Coronary Artery Disease

What is coronary artery disease?

When the arteries that carry blood to the heart become blocked or weakened, they cannot deliver sufficient blood to the heart, resulting in coronary artery disease (CAD). The coronary arteries become blocked or narrowed by a gradual build-up of fat (cholesterol). This build-up is called "atherosclerotic plaque" or simply "plaque."

What are the warning signs and symptoms of coronary artery disease?

Angina (also referred to as chest pain) is a warning sign of coronary artery disease. Do not ignore this symptom, as it is often a sign of an impending heart attack. If you or someone you know is experiencing angina, call 9-1-1 at once to get to an emergency room immediately.

It is important to understand that men and women experience angina differently. These differences are described below:

Men typically experience the following common warning signs of a heart attack:

  • Severe to moderate chest pain
  • Dizziness
  • Shortness of breath
  • Nausea
  • Radiating pain in the arms and chest

Women may have symptoms that differ greatly from men. While chest pain is often a key warning sign of a heart attack, some women who have a heart attack do not experience chest pain. A woman's pain may be in the back, arm, neck, shoulder, and/or throat. Also, women will typically have more "non-pain" symptoms than men. These include vomiting, nausea, fatigue and shortness of breath.

It is also surprisingly common for people to experience no symptoms at all. This is especially true of diabetics and those over the age of 75. We recommend that these individuals visit their family physician and/or cardiologist on a regular basis to continually monitor their health.

How is coronary artery disease detected?

Usually doctors suspect that you may have cardiovascular disease based on your cardiovascular risk factors. During a physical exam, your doctor will evaluate many of these risks, which include diabetes, high blood pressure, high blood cholesterol, previous family history, history of smoking, etc.

We invite you to take our free online cardiovascular risk assessment at any time to evaluate your cardiovascular health. It only takes about ten minutes, and your results are generated immediately. Please print and bring these results to your next physician visit.

In addition to evaluating your risk factors, there are also noninvasive imaging techniques available to detect coronary artery disease at its earliest stage. Young or old, it is extremely important to be aware of coronary artery disease. It is a progressive disease that can lead to death or heart failure. There are many treatment options which can slow the progression or in some cases reverse the effects of the disease.

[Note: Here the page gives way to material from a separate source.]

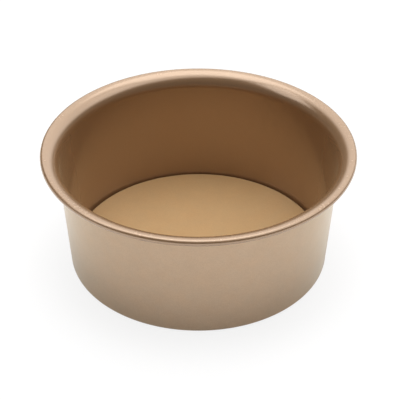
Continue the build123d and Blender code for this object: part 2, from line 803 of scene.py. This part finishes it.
@dataclass
class LooseBase:
    """The lift-out base: a flat plate whose edge turns down into a skirt that stands on the ledge.

    The radius and both heights are read from the part.

    Attributes:
        sheet: Thickness of the steel with its coat.
        edge_bend: Inside radius of the bend between plate and skirt.
        edge_rounding: Radius of the skirt's eased corners.
        rub_and_highlight: Distance over which wear and the painted highlight on the edge fade from the
            middle of the bend.
        radius: Radius of the base outside the skirt.
        bottom: Height of the skirt's foot.
        top: Height of the plate's upper face.
    """

    sheet: float = 0.8 * MM
    edge_bend: float = 0.4 * MM
    edge_rounding: float = 0.2 * MM
    rub_and_highlight: float = 0.7 * MM
    radius: float = field(init=False)
    bottom: float = field(init=False)
    top: float = field(init=False)

    def __post_init__(self) -> None:
        """Reads the base's radius and its two heights from the part."""
        low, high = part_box(Node.LOOSE_BASE.value)
        self.radius, self.bottom, self.top = high.x, low.z, high.z

    def line(self) -> SheetLine:
        """The base's middle line, from the axis to the foot of the skirt.

        Returns:
            The line, short of the skirt's cut edge by the edge's rounding.
        """
        half = self.sheet / 2
        bend = self.edge_bend + half
        line = SheetLine(complex(0, self.top - half), self.sheet)
        line.run(self.radius - half - bend)
        line.bend(bend, -RIGHT_ANGLE)
        line.run(self.top - half - bend - self.bottom - self.edge_rounding)
        return line

    def faces(self) -> tuple[np.ndarray, np.ndarray]:
        """The outline's two halves, from the axis to the skirt's foot and back.

        Returns:
            The upper face with the skirt's cut edge after it, and the lower face.
        """
        line = self.line()
        foot = line.pen - 1j * self.edge_rounding
        foot_edge = sheared_edge(foot, -1j, self.sheet, self.edge_rounding)
        return np.concatenate([line.face(1), foot_edge[1:-1]]), line.face(-1)[::-1]

    def wear_and_highlight(self, outline: np.ndarray) -> np.ndarray:
        """Wear marks, and a painted highlight along the edge, that fade with the distance from the middle
        of the bend.

        A mark is the exponential of minus the square of that distance over the rubbed distance.

        Args:
            outline: The places of the outline.

        Returns:
            A mark from 0 to 1 for each place.
        """
        middle = complex(self.radius - self.sheet / 2, self.top - self.sheet / 2)
        return np.exp(-(np.abs(outline - middle) / self.rub_and_highlight) ** 2)

    def build(self, coats: list[bpy.types.Material]) -> bpy.types.Object:
        """Makes the base, coats it and puts it on its body.

        Args:
            coats: The coat of the upper face, and that of the lower face.

        Returns:
            The finished base.
        """
        base = TurnedSurface(*self.faces(), self.wear_and_highlight).make("lift_out_base", closed=False, coats=coats)
        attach(base, Body.BASE.value)
        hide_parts(Node.LOOSE_BASE.value)
        return base


@dataclass
class Softbox:
    """A square soft light that faces the tin.

    Attributes:
        name: Name of the light.
        place: Where its middle is.
        width: Width of its face.
        power: Its power in watts.
        mirrored: Whether the tin's shine shows it, or only its matt light falls on the tin.
    """

    name: str
    place: tuple[float, float, float]
    width: float
    power: float
    mirrored: bool = True

    def build(self, target: tuple[float, float, float]) -> bpy.types.Object:
        """Makes the light and turns it towards a place.

        Args:
            target: The place that it faces.

        Returns:
            The light.
        """
        light = bpy.data.lights.new(self.name, "AREA")
        light.energy = self.power
        light.size = self.width
        lamp = bpy.data.objects.new(self.name, light)
        lamp.visible_glossy = self.mirrored
        bpy.context.scene.collection.objects.link(lamp)
        lamp.location = self.place
        lamp.rotation_euler = (Vector(target) - Vector(self.place)).to_track_quat("-Z", "Y").to_euler()
        return lamp


@dataclass
class Studio:
    """A pale floor, a large overhead light that leaves the camera's side dark, and soft lights.

    Attributes:
        floor_width: Width of the square floor.
        floor_behind: How far the floor's middle lies behind the tin.
        floor_gap: Distance of the floor below the tin's foot.
        floor_tone: Grey of the floor.
        floor_roughness: Roughness of the floor.
        floor_glow: Share of plain white that the camera sees on the floor.
        mirrored_glow: Share of plain white that reflections see on it.
        room_seen: Share of plain white that the camera sees in the room.
        room_glow: Share of plain white that reflections see in it.
        room_dark: Strength of the room on the camera's side.
        room_bright: Strength of the room where it is brightest.
        room_axis: Direction in which the room is brightest.
        fade_start: Where the room starts to brighten, as a direction's reach along that axis.
        fade_end: Where it is at its brightest.
        target: The place that the lights face.
        lights: The softboxes.
    """

    floor_width: float = 100.0
    floor_behind: float = 20.0
    floor_gap: float = 0.1 * MM
    floor_tone: float = 0.95
    floor_roughness: float = 0.7
    floor_glow: float = 0.82
    mirrored_glow: float = 0.265
    room_seen: float = 1.0
    room_glow: float = 0.09
    room_dark: float = 0.01
    room_bright: float = 1.65
    room_axis: tuple[float, float, float] = (0.245, 0.375, 0.927)
    fade_start: float = 0.51
    fade_end: float = 0.72
    target: tuple[float, float, float] = (0.0, 0.0, 0.03)
    lights: list[Softbox] = field(
        default_factory=lambda: [
            Softbox("overhead_softbox", (0.0, 0.523, 2.04), width=1.61, power=12.6),
            Softbox("left_softbox", (-1.0, -0.0266, 1.06), width=0.8, power=3.52),
            Softbox("right_softbox", (1.0, -0.0266, 1.06), width=0.8, power=0.6),
            Softbox("overhead_fill", (0.0, -0.0371, 1.5), width=0.5, power=4.4, mirrored=False),
        ]
    )

    def floor(self) -> bpy.types.Object:
        """Makes the floor, mostly white to the camera and partly to reflections, with the tin's shadow.

        Returns:
            The floor.
        """
        half = self.floor_width / 2
        near, far, level = self.floor_behind - half, self.floor_behind + half, -self.floor_gap
        corners = [(-half, near, level), (half, near, level), (half, far, level), (-half, far, level)]
        mesh = bpy.data.meshes.new("floor")
        mesh.from_pydata(corners, [], [(0, 1, 2, 3)])
        floor = bpy.data.objects.new("floor", mesh)
        bpy.context.scene.collection.objects.link(floor)
        mesh.materials.append(self.floor_material())
        return floor

    @staticmethod
    def white_share(
        bench: NodeBench, rays: Sockets, seen: float, mirrored: float
    ) -> bpy.types.NodeSocket:
        """The share of plain white: one share for the camera's rays plus another for reflections.

        Args:
            bench: The bench of the floor or the room.
            rays: Outputs of its Light Path node.
            seen: Share that the camera sees.
            mirrored: Share that reflections see.

        Returns:
            The output that holds the share.
        """
        reflections = bench.math("MAXIMUM", rays["Is Glossy Ray"], rays["Is Transmission Ray"])
        reflected = bench.math("MULTIPLY", reflections, mirrored)
        return bench.math("MULTIPLY_ADD", rays["Is Camera Ray"], seen, reflected)

    def floor_material(self) -> bpy.types.Material:
        """The floor's material: matt and pale, partly plain white, and clear to a camera below it.

        Returns:
            The material.
        """
        material = bpy.data.materials.new("pale_floor")
        material.use_nodes = True
        bench = NodeBench(material.node_tree)
        matt = material.node_tree.nodes["Principled BSDF"]
        matt.inputs["Base Color"].default_value = opaque((self.floor_tone,) * 3)
        matt.inputs["Roughness"].default_value = self.floor_roughness
        rays = bench.add("LightPath").outputs
        glow = self.white_share(bench, rays, self.floor_glow, self.mirrored_glow)
        white = bench.add("Emission", {"Color": opaque((WHITE,) * 3), "Strength": WHITE}).outputs[0]
        lit = bench.add("MixShader", {0: glow, 1: matt.outputs[0], 2: white}).outputs[0]
        underside = bench.add("NewGeometry").outputs["Backfacing"]
        below = bench.math("MULTIPLY", underside, rays["Is Camera Ray"])
        clear = bench.add("BsdfTransparent").outputs[0]
        surface = bench.add("MixShader", {0: below, 1: lit, 2: clear}).outputs[0]
        bench.feed(material.node_tree.nodes["Material Output"].inputs["Surface"], surface)
        return material

    def room(self) -> bpy.types.World:
        """Makes the room, white to the camera. Its strength rises with a direction's reach along an axis.

        Returns:
            The world.
        """
        world = bpy.data.worlds.new("room")
        world.use_nodes = True
        bench = NodeBench(world.node_tree)
        direction = bench.add("TexCoord").outputs["Generated"]
        axis = Vector(self.room_axis).normalized()
        reach = bench.add("VectorMath", {0: direction, 1: axis}, operation="DOT_PRODUCT")
        fade = {
            "Value": reach.outputs["Value"],
            "From Min": self.fade_start,
            "From Max": self.fade_end,
            "To Min": self.room_dark,
            "To Max": self.room_bright,
        }
        light = bench.add("MapRange", fade, interpolation_type="SMOOTHSTEP").outputs["Result"]
        rays = bench.add("LightPath").outputs
        shown = self.white_share(bench, rays, self.room_seen, self.room_glow)
        strength = bench.add("Mix", {"Factor": shown, "A": light, "B": WHITE}).outputs["Result"]
        background = world.node_tree.nodes["Background"]
        background.inputs["Color"].default_value = opaque((WHITE,) * 3)
        bench.feed(background.inputs["Strength"], strength)
        bpy.context.scene.world = world
        return world

    def build(self) -> None:
        """Makes the floor, the room and the lights."""
        self.floor()
        self.room()
        for softbox in self.lights:
            softbox.build(self.target)


@dataclass
class PhotoCamera:
    """The camera at the photograph's viewing angle.

    Attributes:
        image_width: Width of the image in pixels.
        focal_pixels: Focal length in pixels of that image.
        middle_pixel: Column of the image on which the tin's axis lies.
        elevation: Angle of the view below the horizon.
        distance: Distance from the place that it looks at.
        aim_height: Height of that place on the tin's axis.
        sensor: Width of the sensor in the camera's own millimetres.
        nearest: Distance at which the view begins.
    """

    image_width: float = 400.0
    focal_pixels: float = 1301.0
    middle_pixel: float = 198.46
    elevation: float = 35.5
    distance: float = 728.2 * MM
    aim_height: float = 34.0 * MM
    sensor: float = 36.0
    nearest: float = 10 * MM

    def build(self) -> bpy.types.Object:
        """Makes the camera and sets it as the scene's own.

        It stands off from its aim by the distance times the cosine and sine of the elevation, and aside by
        the pixels between the image's middle and the tin's axis, at the scale of that distance.

        Returns:
            The camera.
        """
        data = bpy.data.cameras.new("photo_camera")
        data.sensor_width = self.sensor
        data.lens = self.focal_pixels / self.image_width * self.sensor
        data.clip_start = self.nearest
        camera = bpy.data.objects.new("photo_camera", data)
        bpy.context.scene.collection.objects.link(camera)
        tilt = radians(self.elevation)
        aside = (self.image_width / 2 - self.middle_pixel) / self.focal_pixels * self.distance
        camera.location = (aside, -self.distance * cos(tilt), self.aim_height + self.distance * sin(tilt))
        camera.rotation_euler = (radians(RIGHT_ANGLE) - tilt, 0.0, 0.0)
        bpy.context.scene.camera = camera
        return camera


def main() -> None:
    """Builds the tin, its base, the studio and the camera in order, and reports each piece."""
    logging.basicConfig(level=logging.INFO)
    bpy.context.scene.view_settings.view_transform = "Standard"
    effects = CoatEffects.built()
    inside = INSIDE_COAT.material(effects)
    base_top = BASE_COAT.material(effects)
    outside = OUTSIDE_COAT.material(effects)
    for piece, coats in ((TinWall(), [inside, outside]), (LooseBase(), [base_top, outside])):
        made = piece.build(coats)
        log.info("%s: %d faces", made.name, len(made.data.polygons))
    Studio().build()
    PhotoCamera().build()


if __name__ == "__main__":
    main()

The non-invasive and catheterization technique available to detect coronary artery disease are listed below (catheterization technique is noted with an *):

  • Electrocardiography (EKG)
  • Treadmill
  • Stress Testing
  • Echocardiography (Ultrasound)
  • Nuclear Studies
  • Magnetic Resonance Imaging (MRI)
  • Diagnostic Cardiac Catheterization *

What are the treatment options for coronary artery disease?

The safest, simplest treatment for coronary artery disease is lifestyle change. Evaluate your modifiable cardiovascular risks--high blood pressure, high blood cholesterol, smoking, exercise, diet, weight, etc.--and work to reduce the damaging effects of each risk factor. If you smoke…stop smoking, if you do not exercise…develop an exercise regimen, if you have high blood pressure…devise a plan with your physician to reduce your blood pressure level…and so on.

As coronary artery disease progresses, medications, interventional catheterizations, or cardiovascular surgery may be required. Your doctor will work with you to devise a plan that is best suited for you.


There are thousands of medications available to treat coronary artery disease. The most common medications prescribed are blood pressure lowering medications, cholesterol lowering drugs, and anticoagulants (blood thinning) medications.

To rid the arteries of atherosclerosis (plaque buildup), which prevents oxygen-rich blood from reaching the heart muscle, it is often necessary to treat plaque with invasive surgical techniques. Depending upon the degree of coronary artery disease, there are two methods to treat plaque build-up: 1) Catheter Interventions and 2) Surgery

  • Balloon Angioplasty
  • Coronary Stenting
  • Brachytherapy
  • Drug-Eluting Stenting
  • Intracoronary Ultrasound
  • Atherectomy

If needed, your doctor may refer you to a cardiovascular surgeon for coronary artery bypass surgery (CABG). This is more invasive than any of the procedures listed above, but it is extremely safe and reliable.